NOTICE HOW THE RATES OF CHANGE ARE 7, 12, 18, 25, AND 32.
THESE VALUES ARE GETTING LARGER OR INCREASING,
WHICH MEANS THE FUNCTION IS CONCAVE UP.
SO THIS IS AN INCREASING AND CONCAVE UP FUNCTION.
AND FOR THE LAST TABLE,
THE RATES OF CHANGE ARE 43, 35, 25, 15, AND 6.
THESE VALUES ARE GETTING SMALLER OR DECREASING,
WHICH MEANS THE FUNCTION IS CONCAVE DOWN.
SO THIS FUNCTION IS INCREASING AND CONCAVE DOWN.

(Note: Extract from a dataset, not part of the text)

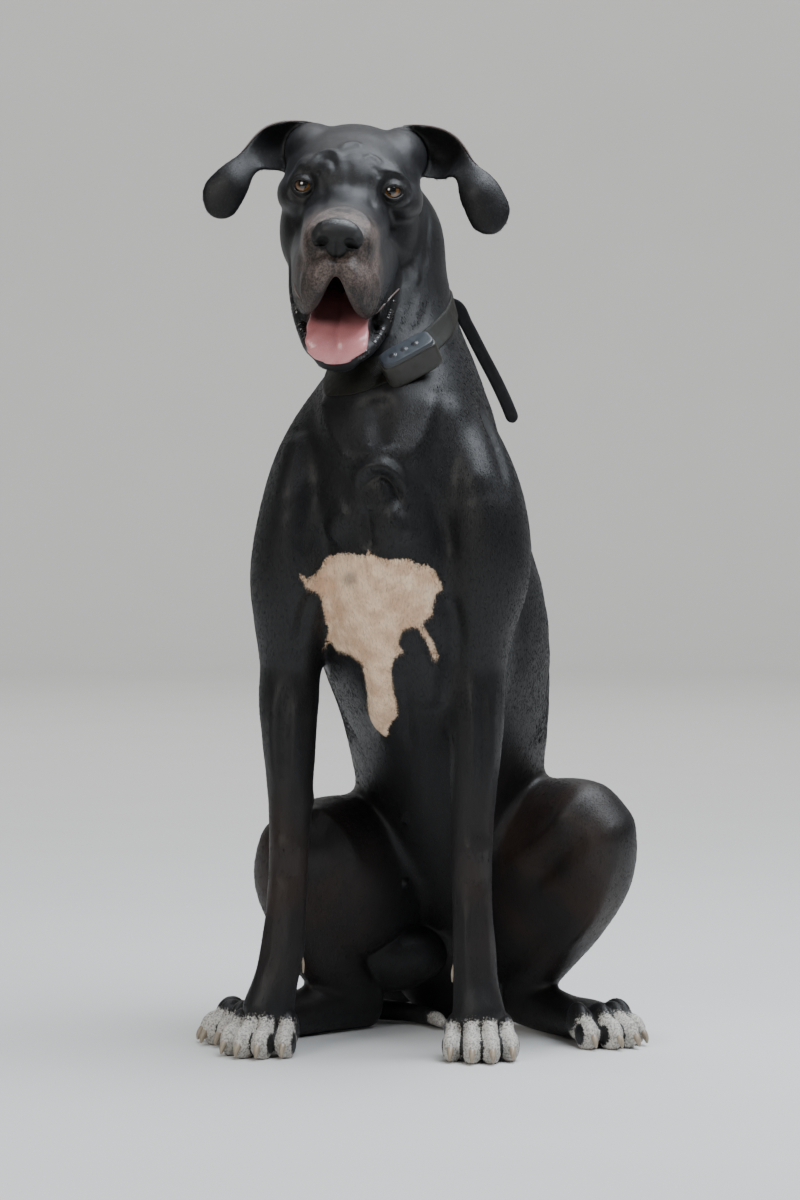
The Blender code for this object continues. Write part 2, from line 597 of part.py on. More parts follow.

AGAIN, LET'S GO AHEAD AND VERIFY THIS GRAPHICALLY.
HERE'S THE FIRST INCREASING FUNCTION.
NOTICE HOW THE POINTS ARE GOING UP-HILL,
AND IT ALSO FORMS AN UPWARD FACING CUP,
THEREFORE IT'S INCREASING AND CONCAVE UP.
AND THE LAST TABLE, AGAIN IT'S GOING UP-HILL,
SO IT'S INCREASING.
BUT IT FORMS A DOWNWARD FACING CUP,
THEREFORE IT'S CONCAVE DOWN.
OKAY, I HOPE YOU FOUND THESE EXAMPLES HELPFUL.